WHAT YOU WILL DO: Below is a listing. Gather each line of it that contains "import".

━━━━━ MATERIAL PROVIDED

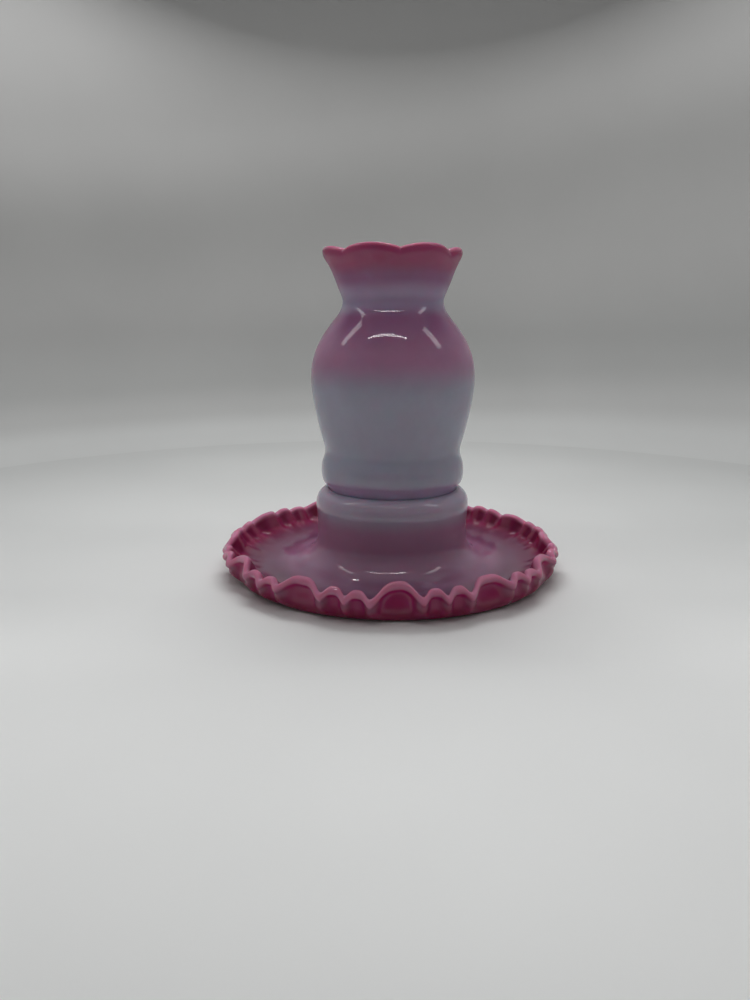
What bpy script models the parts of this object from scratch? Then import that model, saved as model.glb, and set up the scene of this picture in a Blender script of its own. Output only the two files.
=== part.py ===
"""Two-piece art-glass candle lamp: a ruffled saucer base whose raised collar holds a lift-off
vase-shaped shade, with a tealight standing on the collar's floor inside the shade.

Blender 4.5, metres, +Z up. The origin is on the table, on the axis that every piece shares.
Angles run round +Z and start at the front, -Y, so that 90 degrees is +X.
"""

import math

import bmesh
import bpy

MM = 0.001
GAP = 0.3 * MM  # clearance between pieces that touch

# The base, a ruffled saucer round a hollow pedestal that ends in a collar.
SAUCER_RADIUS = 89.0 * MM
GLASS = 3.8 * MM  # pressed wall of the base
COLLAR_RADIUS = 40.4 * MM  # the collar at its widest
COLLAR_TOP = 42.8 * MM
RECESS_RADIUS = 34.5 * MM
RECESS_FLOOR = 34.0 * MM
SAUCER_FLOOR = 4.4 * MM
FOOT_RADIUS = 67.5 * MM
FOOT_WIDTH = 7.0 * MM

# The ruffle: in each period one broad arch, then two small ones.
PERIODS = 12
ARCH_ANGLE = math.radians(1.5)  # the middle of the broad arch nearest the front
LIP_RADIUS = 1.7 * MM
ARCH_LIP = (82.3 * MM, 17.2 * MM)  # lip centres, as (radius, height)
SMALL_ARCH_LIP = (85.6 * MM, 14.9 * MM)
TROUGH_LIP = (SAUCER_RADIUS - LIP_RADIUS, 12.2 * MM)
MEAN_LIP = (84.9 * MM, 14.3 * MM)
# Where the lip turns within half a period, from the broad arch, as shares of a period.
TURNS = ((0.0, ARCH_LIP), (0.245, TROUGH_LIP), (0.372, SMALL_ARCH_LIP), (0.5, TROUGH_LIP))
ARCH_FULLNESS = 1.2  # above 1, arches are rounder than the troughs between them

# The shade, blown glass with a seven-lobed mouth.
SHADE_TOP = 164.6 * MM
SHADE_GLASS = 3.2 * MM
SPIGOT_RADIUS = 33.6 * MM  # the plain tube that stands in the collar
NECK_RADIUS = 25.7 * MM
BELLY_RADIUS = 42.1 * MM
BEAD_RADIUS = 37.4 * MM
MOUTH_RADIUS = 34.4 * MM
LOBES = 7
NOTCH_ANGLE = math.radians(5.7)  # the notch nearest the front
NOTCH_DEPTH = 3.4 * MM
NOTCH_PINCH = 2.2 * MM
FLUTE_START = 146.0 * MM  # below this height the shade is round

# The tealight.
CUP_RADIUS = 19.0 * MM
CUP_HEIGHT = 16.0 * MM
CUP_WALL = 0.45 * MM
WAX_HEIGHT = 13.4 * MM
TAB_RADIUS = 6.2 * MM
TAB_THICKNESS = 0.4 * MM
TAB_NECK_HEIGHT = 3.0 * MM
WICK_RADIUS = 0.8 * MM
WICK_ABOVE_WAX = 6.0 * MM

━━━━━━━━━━

FINAL RESULT:
What bpy script models the parts of this object from scratch? Then import that model, saved as model.glb, and set up the scene of this picture in a Blender script of its own. Output only the two files.
import math
import bmesh
import bpy